HELOC rate: 8.5-11% variable, typically tied to prime plus margin. Origination costs are usually lower ($500-$2,000). Interest accrues only on drawn amounts. If only used for 3-4 months, total interest cost can be lower than a bridge.
| Feature | Bridge Loan | HELOC |
|---|---|---|
| Rate (2026) | 9-13% | 8.5-11% |
| Origination | 1-3 points + $4K-$10K | $500-$2,000 |
| Income qual | Less strict | Both mortgages in DTI |
| Term | 6-12 months | 10-20 years draw |
| Position | First on new home | Second on existing |
| Typical use | Tight transition | Flexible bridging |
When Each Makes Sense
Bridge loan: when the buyer does not have enough income to qualify for both mortgages simultaneously, when the existing home has strong equity but limited income coverage, or when the timing is tight and HELOC setup time (often 30-45 days) is too slow.
HELOC: when the buyer can qualify on income for both mortgages, when there is time to set up the line in advance (ideally 60+ days before purchase), or when the bridging need is uncertain — HELOCs are flexible and can be left unused if not needed.
Cost Modeling on a Typical Chatsworth Move-Up
Example: Chatsworth seller has $700K equity in current home, buying replacement at $1.6M with $400K down. Needs $400K bridge financing for 4-6 months until current sells.
Bridge loan at 11%: 4 months interest = $14,667. Plus origination $4K-$10K. Total cost ~$22K.
HELOC at 9.5%: 4 months interest on $400K drawn = $12,667. Plus setup $1K. Total cost ~$14K.
HELOC wins by $8K assuming the buyer qualifies on income. If income is tight, bridge is the only option.
Tax Treatment
Interest on a bridge loan or HELOC may be deductible as mortgage interest if used to purchase or improve a primary residence, subject to the $750K combined mortgage cap under current federal tax law. Consult a CPA for your specific situation.
California state tax follows similar rules with different limits. The deductibility math affects effective cost meaningfully on high-bracket buyers and should be factored into the bridge-vs-HELOC decision.
Frequently Asked Questions
What's the difference between a bridge loan and a HELOC?
Bridge loan: short-term first-position loan on the new property, cross-collateralized with the existing home, designed for the 6-12 month transition. HELOC: revolving credit line on the existing home, second position, drawn down as needed and repaid as funds come from the sale. Different qualification, rates, and use cases.
Which is cheaper, bridge or HELOC?
HELOC is typically cheaper if the buyer qualifies. Lower rate (8.5-11% vs 9-13%), lower origination costs ($500-$2K vs $4K-$10K), and interest accrues only on drawn amounts. Bridge becomes the right answer when income qualification on both mortgages is not possible or timing is too tight for HELOC setup.

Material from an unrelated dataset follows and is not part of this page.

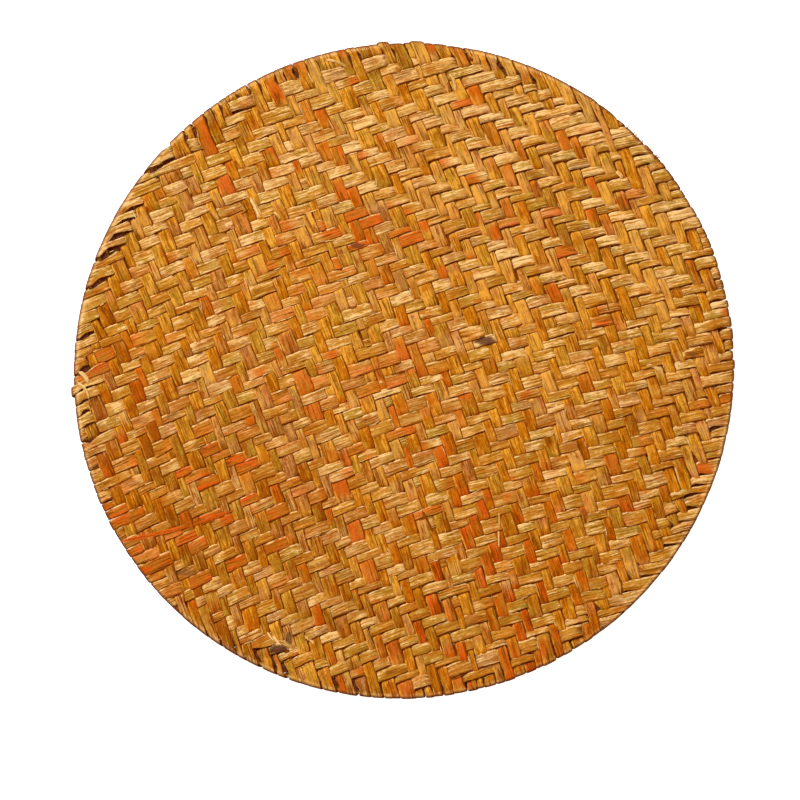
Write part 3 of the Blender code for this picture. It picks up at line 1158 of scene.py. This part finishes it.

How long does HELOC setup take?
Typically 30-45 days from application to funding. Some lenders are faster (15-25 days) and some are slower. Set up the HELOC well before the contemplated move-up purchase — ideally 60+ days ahead — so the line is available when needed. Do not wait until escrow is open.
Does a HELOC affect my ability to qualify for the new mortgage?
Yes. Most lenders include the HELOC payment in debt-to-income calculation for the new purchase loan, even if the line is undrawn. This is one of the gating factors for HELOC use as a move-up tool. Bridge loans avoid this issue because they replace the existing mortgage rather than stacking on top.
What if my current home doesn't sell quickly?
Both tools have risks if the current home sale extends. Bridge loans become more expensive as the term extends and may not extend beyond 12 months. HELOCs continue to accrue interest at the variable rate. Build a backup plan — price the current home aggressively, refresh marketing, or prepare for short-term rental during the gap.